● **WHAT THIS TASK INVOLVES**: Take the lines from the one bearing "return pieces" to the one bearing "zip(*points))), Vector(map(max, zip(*points)))", inclusive, and reproduce them exactly; include no other line.
________________
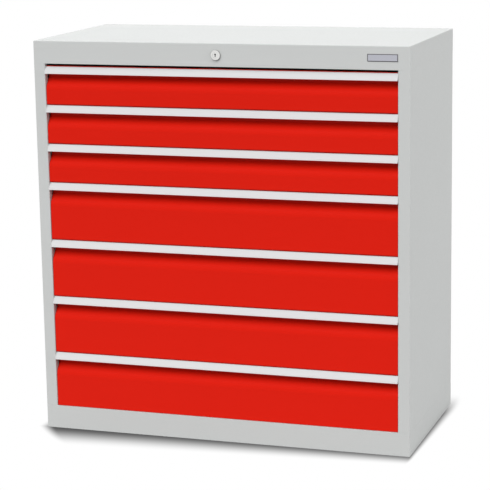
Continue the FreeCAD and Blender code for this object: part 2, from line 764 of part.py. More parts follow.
def carcass_pieces():
    """Return the fixed pieces by name."""
    side = side_panel()
    front_post = upright(UPRIGHT_FRONT)
    rear_post = upright(UPRIGHT_REAR)
    runners = [outer_member(bottom + RUNNER_RISE) for bottom in drawer_bottoms()]
    return {
        "top_cap": top_cap(),
        "base_pan": base_pan(),
        "side_panel_right": side,
        "side_panel_left": mirrored(side),
        "back_panel": back_panel(),
        "upright_front_right": front_post,
        "upright_front_left": mirrored(front_post),
        "upright_rear_right": rear_post,
        "upright_rear_left": mirrored(rear_post),
        "runner_outer_members": both_sides(Part.Compound(runners)),
        "bar_guides": bar_guides(),
        "lock_housing": lock_housing(),
        "lock_nut": lock_nut(),
        "spindle_bearing": spindle_bearing(),
    }


def lock_pieces():
    """Return the pieces that turn with the key, and the locking bar with its fingers."""
    fingers = [locking_finger(*drawer) for drawer in zip(drawer_bottoms(), DRAWER_MODULES)]
    return {
        "lock_plug": lock_plug(),
        "lock_spindle": lock_spindle(),
        "locking_bar": locking_bar(),
        "locking_fingers": Part.Compound(fingers),
    }


def drawer_pieces(number, bottom, module, drop, fall):
    """Return one drawer's pieces by name; the drawers are numbered from the top."""
    rail = bottom + RUNNER_RISE
    return {
        f"drawer_{number}_front": drawer_front(bottom, module, drop, fall),
        f"drawer_{number}_handle": handle_strip(bottom, module, drop),
        f"drawer_{number}_tray": tray(bottom, module),
        f"drawer_{number}_catch": catch(bottom, module),
        f"drawer_{number}_runner": both_sides(drawer_member(rail)),
        f"drawer_{number}_slide": both_sides(middle_member(rail)),
    }


def all_pieces():
    """Return every piece of the cabinet by name."""
    pieces = {**carcass_pieces(), **lock_pieces()}
    for i, (bottom, module) in enumerate(zip(drawer_bottoms(), DRAWER_MODULES)):
        number = len(DRAWER_MODULES) - i
        drop = TOP_FRONT_DROP if number == 1 else 0.0
        fall = FRONT_FALL if i > 0 else 0.0
        pieces.update(drawer_pieces(number, bottom, module, drop, fall))
    return pieces


def handle_reach():
    """Return how far the rounded lips of the handle strips stand out in front of the frame."""
    nose = Nose(RAIL_BOTTOM, 0.0)
    depth, _ = nose.at(nose.length - STRIP_ROUND, STRIP_THICKNESS - STRIP_ROUND)
    return STRIP_ROUND - depth


def main():
    """Write each piece to its own file, with the origin under the middle of the whole depth."""
    os.makedirs("parts", exist_ok=True)
    middle = (CASE_DEPTH - handle_reach()) / 2
    for name, shape in all_pieces().items():
        placed = shape.copy()
        placed.translate(Vector(0, -middle, 0))
        placed.exportStep(f"parts/{name}.step")


main()
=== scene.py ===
"""Dresses the drawer cabinet: its finishes, its small pieces, the studio light and the camera.

Sizes are in metres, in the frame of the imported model: X to the right, Y to the back, Z up. The
drawers are numbered from the top.
"""

import logging
import math
from dataclasses import dataclass
from enum import Enum

import bpy
import numpy as np
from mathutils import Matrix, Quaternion, Vector


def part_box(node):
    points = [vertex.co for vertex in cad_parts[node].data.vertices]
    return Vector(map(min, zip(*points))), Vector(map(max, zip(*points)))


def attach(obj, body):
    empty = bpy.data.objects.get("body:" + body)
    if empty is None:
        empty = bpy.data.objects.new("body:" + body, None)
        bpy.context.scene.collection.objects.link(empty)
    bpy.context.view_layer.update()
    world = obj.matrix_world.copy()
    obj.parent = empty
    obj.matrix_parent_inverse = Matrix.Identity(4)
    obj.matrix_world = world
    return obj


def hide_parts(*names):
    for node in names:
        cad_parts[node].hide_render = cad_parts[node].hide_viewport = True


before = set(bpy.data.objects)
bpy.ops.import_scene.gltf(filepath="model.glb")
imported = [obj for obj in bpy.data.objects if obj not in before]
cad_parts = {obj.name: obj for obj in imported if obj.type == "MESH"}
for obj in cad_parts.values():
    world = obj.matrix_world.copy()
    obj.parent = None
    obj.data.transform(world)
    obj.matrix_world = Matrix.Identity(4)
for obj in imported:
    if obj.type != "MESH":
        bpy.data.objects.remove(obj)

LOG = logging.getLogger("drawer_cabinet")
DRAWER_COUNT = 7

Colour = tuple[float, float, float]
Place = tuple[float, float, float]
Range = tuple[float, float]

BEVEL_SAMPLES = 4
FLAT_TO_EDGE: Range = (0.995, 0.8)
RIVET_DOME_ROWS = 5
RIVET_SIDES = 14


def srgb(red: int, green: int, blue: int) -> Colour:
    """Turn a screen colour into the linear colour that a shader takes.

    Each channel c from 0 to 1 becomes ((c + 0.055) / 1.055) to the power 2.4, or c / 12.92 when it
    is very dark.

    Args:
        red: Red from 0 to 255.
        green: Green from 0 to 255.
        blue: Blue from 0 to 255.

    Returns:
        The three linear channels, from 0 to 1.
    """
    c = np.array([red, green, blue]) / 255.0
    linear = np.where(c <= 0.04045, c / 12.92, ((c + 0.055) / 1.055) ** 2.4)
    return tuple(float(channel) for channel in linear)


class Slot(Enum):
    """The names of the record's material slots."""

    CASE = "case_grey"
    TRAY = "tray_grey"
    HANDLE = "handle_aluminium"
    ZINC = "zinc_steel"
    LOCK = "lock_chrome"


class Body(Enum):
    """The bodies besides the drawers that the scene's own pieces move with."""

    CARCASS = "carcass"
    LOCK = "lock"


class Axis(Enum):
    """A direction of the cabinet, as a unit vector."""

    X = (1.0, 0.0, 0.0)
    Y = (0.0, 1.0, 0.0)
    Z = (0.0, 0.0, 1.0)


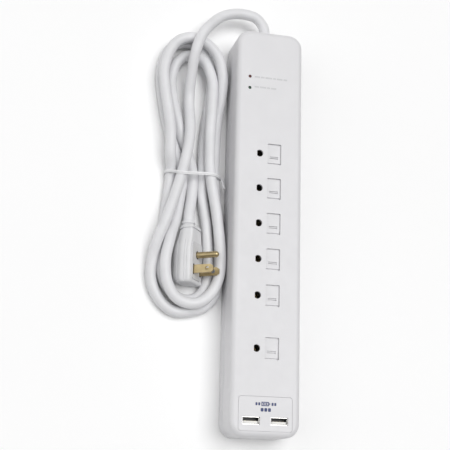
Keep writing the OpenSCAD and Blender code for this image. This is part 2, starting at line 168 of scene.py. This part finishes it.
def surface(name, colour, rough, tone=0.03, patch=30, grain=1800, relief=0.00003, swell=0.00003,
            swell_scale=90, spread=0.05, stretch=(1, 1, 1), sockets=None):
    """A finish whose colour drifts slowly by tone, with a fine grain in its height and gloss."""
    mat = bpy.data.materials.new(name)
    mat.use_nodes = True
    nodes, links = mat.node_tree.nodes, mat.node_tree.links
    shader = nodes["Principled BSDF"]
    for socket, value in (sockets or {}).items():
        shader.inputs[socket].default_value = value

    place = nodes.new("ShaderNodeTexCoord")
    mapping = nodes.new("ShaderNodeMapping")
    mapping.inputs["Scale"].default_value = stretch
    links.new(place.outputs["Object"], mapping.inputs["Vector"])

    drift = nodes.new("ShaderNodeTexNoise")
    drift.inputs["Scale"].default_value = patch
    drift.inputs["Detail"].default_value = 4
    links.new(place.outputs["Object"], drift.inputs["Vector"])
    ramp = nodes.new("ShaderNodeValToRGB")
    ramp.color_ramp.elements[0].position = 0.3
    ramp.color_ramp.elements[1].position = 0.7
    ramp.color_ramp.elements[0].color = [c * (1 - tone) for c in colour] + [1]
    ramp.color_ramp.elements[1].color = [min(1, c * (1 + tone * 0.5)) for c in colour] + [1]
    links.new(drift.outputs["Fac"], ramp.inputs["Fac"])
    links.new(ramp.outputs["Color"], shader.inputs["Base Color"])

    # the grain of the mould or the metal, on top of a slow unevenness
    normal = None
    for scale, height in ((swell_scale, swell), (grain, relief)):
        noise = nodes.new("ShaderNodeTexNoise")
        noise.inputs["Scale"].default_value = scale
        noise.inputs["Detail"].default_value = 4
        links.new(mapping.outputs["Vector"], noise.inputs["Vector"])
        bump = nodes.new("ShaderNodeBump")
        bump.inputs["Strength"].default_value = 1.0
        bump.inputs["Distance"].default_value = height
        links.new(noise.outputs["Fac"], bump.inputs["Height"])
        if normal:
            links.new(normal, bump.inputs["Normal"])
        normal = bump.outputs["Normal"]
    links.new(normal, shader.inputs["Normal"])

    # gloss follows handling marks a few millimetres across
    marks = nodes.new("ShaderNodeTexNoise")
    marks.inputs["Scale"].default_value = 220
    marks.inputs["Detail"].default_value = 6
    links.new(mapping.outputs["Vector"], marks.inputs["Vector"])
    gloss = nodes.new("ShaderNodeMapRange")
    gloss.inputs["From Min"].default_value = 0.3
    gloss.inputs["From Max"].default_value = 0.7
    gloss.inputs["To Min"].default_value = rough - spread
    gloss.inputs["To Max"].default_value = rough + spread
    links.new(marks.outputs["Fac"], gloss.inputs["Value"])
    links.new(gloss.outputs["Result"], shader.inputs["Roughness"])
    return mat


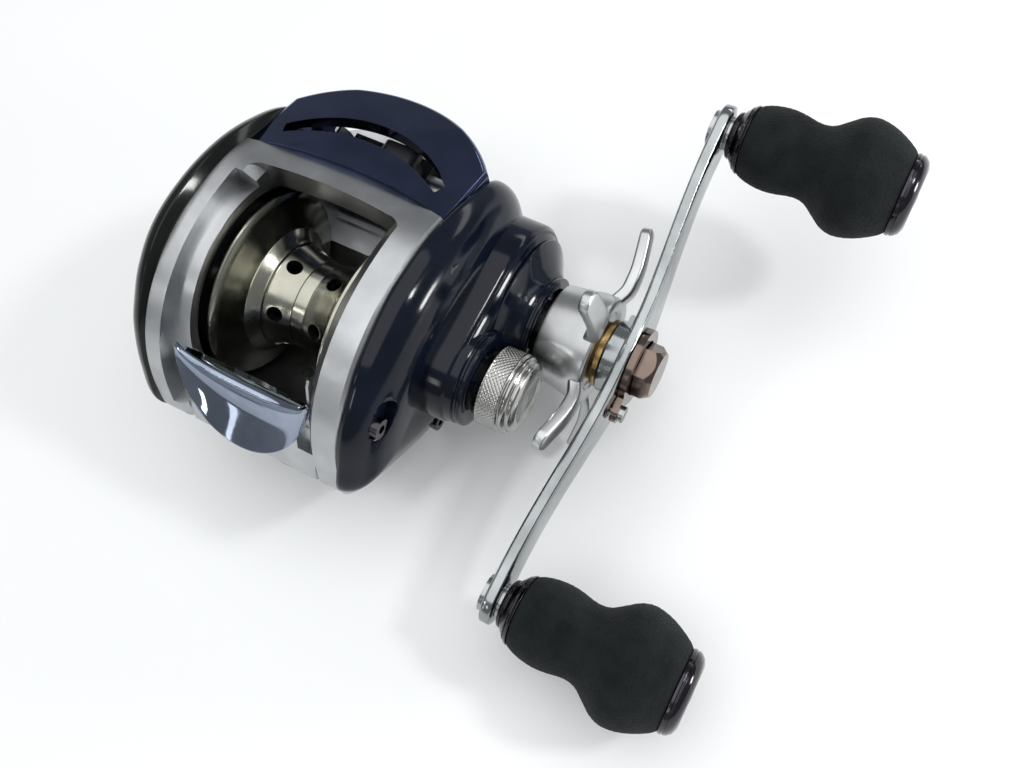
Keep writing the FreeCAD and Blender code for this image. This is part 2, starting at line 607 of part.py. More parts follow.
def pawl_cap():
    return Part.makeCylinder(1.8, 1.4, vec(GUIDE_X, WORM[0], WORM[1] - PAWL_LOW))


def worm_gear():
    phase = math.atan2(DRIVE[1] - WORM[1], DRIVE[0] - WORM[0]) + math.pi / WORM_TEETH
    return gear(21.1, 22.6, WORM_TEETH, WIND_MODULE, WORM, phase, 1.4)


# ---------------------------------------------------------------- hood

def hood():
    body = hood_envelope()
    rim = [e for e in body.Edges if e.BoundBox.ZMin > SPOOL_HEIGHT + HOOD_SEAT + 0.5 and e.BoundBox.YMax > 20]
    body = body.makeFillet(1.4, rim)
    bay = slab([(19.5, 16.4), (25, 15.2), (31, 13.2), (36.2, 11.2), (36.2, 0), (19.5, 0)], -15.6, 15.6, smooth=False)
    body = body.cut(bay.common(plan([
        [(-16, 17), (16, 17)], [(16, 17), (16, 28.5)], [(16, 28.5), (0, 35.2), (-16, 28.5)], [(-16, 28.5), (-16, 17)],
    ], SPOOL_HEIGHT - 10, SPOOL_HEIGHT + 30)))
    body = body.cut(box(-14.0, 14.0, 19.5, 45, SPOOL_HEIGHT, SPOOL_HEIGHT + BAR_UNDER))
    body = body.cut(hood_slot()).cut(cyl(-21, SPOOL_HALF + 0.6, BORE_R, SPOOL))
    for x in (-HOOD_SCREW_X, HOOD_SCREW_X):
        body = body.cut(Part.makeCylinder(1.0, 7.2, vec(x, HOOD_SCREW_Y, SPOOL_HEIGHT + 6)))
    return body


def hood_slot():
    """Crescent slot that the line is seen through."""
    return plan([
        [(-15.6, 20.4), (0, 25.0), (15.6, 20.4)], [(15.6, 20.4), (16.5, 22.6)],
        [(16.5, 22.6), (0, 29.8), (-16.5, 22.6)], [(-16.5, 22.6), (-15.6, 20.4)],
    ], SPOOL_HEIGHT, SPOOL_HEIGHT + 30)


def hood_studs():
    """Threaded studs that rise from the side plates into blind holes in the hood."""
    return Part.makeCompound([Part.makeCylinder(0.95, 6.8, vec(x, HOOD_SCREW_Y, SPOOL_HEIGHT + 6.2))
                              for x in (-HOOD_SCREW_X, HOOD_SCREW_X)])


# ---------------------------------------------------------------- gear cover and drive

COVER_OUTLINE = [
    (-28.2, -2), (-25.8, 4.5), (-21.3, 11.4), (-13.2, 18.3), (-3, 22.1), (5, 22.4), (12, 21.3), (19.5, 18.5),
    (25.5, 15.2), (30.2, 11.8), (33.6, 6.8), (35.2, 0.6), (34.6, -7), (31.0, -15.0), (24.8, -21.0), (16.3, -23.5),
    (8, -21.7), (0, -19.1), (-5, -18.0), (-12, -16.0), (-22, -8.4),
]


def cover_loft(sections):
    """Smooth-sided slab through the cover's outline, shrunk by a share at each x."""
    wires = []
    for x, share in sections:
        ring = [vec(x, 1.5 + share * (y - 1.5), SPOOL_HEIGHT - 1.0 + share * (h + 1.0)) for y, h in COVER_OUTLINE]
        curve = Part.BSplineCurve()
        curve.interpolate(ring, PeriodicFlag=True)
        wires.append(Part.Wire([curve.toShape()]))
    return Part.makeLoft(wires, True, True)


def gear_side_cover():
    base = cover_loft([(PLATE_OUT, 1.0), (22.0, 0.985), (24.0, 0.93), (25.6, 0.84), (26.8, 0.72)])
    crest = egg(22.5, COVER_FACE, DRIVE, CREST_R, SPOOL, 9.6)
    crest = crest.makeChamfer(1.1, outer_edges(crest, COVER_FACE))
    nose = turned([(COVER_FACE - 1, 0.01), (COVER_FACE - 1, 15.6), (COVER_FACE, 15.6), (34.0, 12.4),
                   (35.4, 10.0), (COVER_NOSE, 9.0), (COVER_NOSE, 0.01)], DRIVE)
    boss = cyl(COVER_FACE - 1, 34.0, 8.4, SPOOL)
    thread = cyl(33.0, 40.0, 5.2, SPOOL)
    nose = nose.cut(cyl(34.0, 45, 7.8, SPOOL))
    body = base.multiFuse([crest, nose, boss, thread])
    room = [
        egg(19, 28.8, DRIVE, 15.9, SPOOL, 8.2), cyl(19, 23.0, 3.75, WORM),
        cyl(28, 31.2, 8.2, SPOOL), cyl(28, 31.2, 12.6, DRIVE),
        slab([(-22.6, 7.4), (-8, 8), (0, 7), (0, -7), (-12, -8.5), (-20, -6.2), (-26, -2.5), (-26.2, 0.6),
              (-24.6, 3.8)], 19, 24.0, smooth=False),
        cyl(28, COVER_NOSE + 1, 7.5, DRIVE).cut(cyl(35.6, COVER_NOSE + 2, 7.6, DRIVE)),
        cyl(35, COVER_NOSE + 1, 5.4, DRIVE),
        cyl(30, 41, 3.0, SPOOL),
    ]
    for hollow in room:
        body = body.cut(hollow)
    body = body.cut(tube(36.2, 37.4, 6.0, 4.6, SPOOL))
    for y, z in COVER_SCREWS:
        body = body.cut(cyl(19, 40, 1.05, (y, z))).cut(cyl(24.6, 40, 1.9, (y, z)))
    return body


def cover_screws():
    shapes = []
    for y, z in COVER_SCREWS:
        head = cyl(24.6, 25.9, 1.8, (y, z))
        socket = cyl(25.2, 27, 0.8, (y, z))
        shapes.append(head.fuse(cyl(18.5, 24.6, 1.0, (y, z))).removeSplitter().cut(socket))
    return Part.makeCompound(shapes)


def drive_shaft():
    body = fuse([cyl(15.6, 20.9, 2.0, DRIVE), cyl(20.7, 57.6, SHAFT_R, DRIVE), cyl(28.6, 29.4, 5.0, DRIVE)])
    flats = [box(49.6, 60, DRIVE[0] - 5, DRIVE[0] + 5, DRIVE[1] + s, DRIVE[1] + s + 2) for s in (2.3, -4.3)]
    return crank(body.cut(Part.makeCompound(flats)))


def main_gear():
    phase = math.atan2(SPOOL[1] - DRIVE[1], SPOOL[0] - DRIVE[0])
    body = gear(GEAR_X, GEAR_X + GEAR_WIDTH, MAIN_TEETH, GEAR_MODULE, DRIVE, phase, SHAFT_R)
    dish = tube(GEAR_X + 1.4, GEAR_X + GEAR_WIDTH + 1, 12.4, SHAFT_R + 1.6, DRIVE)
    holes = [spin(cyl(GEAR_X - 1, GEAR_X + 3, 1.3, (DRIVE[0] + 8.5, DRIVE[1])), 60 * i, DRIVE) for i in range(6)]
    return body.cut(dish).cut(Part.makeCompound(holes))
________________
● **PROBLEM SOLUTION**:
    return pieces


def handle_reach():
    """Return how far the rounded lips of the handle strips stand out in front of the frame."""
    nose = Nose(RAIL_BOTTOM, 0.0)
    depth, _ = nose.at(nose.length - STRIP_ROUND, STRIP_THICKNESS - STRIP_ROUND)
    return STRIP_ROUND - depth


def main():
    """Write each piece to its own file, with the origin under the middle of the whole depth."""
    os.makedirs("parts", exist_ok=True)
    middle = (CASE_DEPTH - handle_reach()) / 2
    for name, shape in all_pieces().items():
        placed = shape.copy()
        placed.translate(Vector(0, -middle, 0))
        placed.exportStep(f"parts/{name}.step")


main()
=== scene.py ===
"""Dresses the drawer cabinet: its finishes, its small pieces, the studio light and the camera.

Sizes are in metres, in the frame of the imported model: X to the right, Y to the back, Z up. The
drawers are numbered from the top.
"""

import logging
import math
from dataclasses import dataclass
from enum import Enum

import bpy
import numpy as np
from mathutils import Matrix, Quaternion, Vector


def part_box(node):
    points = [vertex.co for vertex in cad_parts[node].data.vertices]
    return Vector(map(min, zip(*points))), Vector(map(max, zip(*points)))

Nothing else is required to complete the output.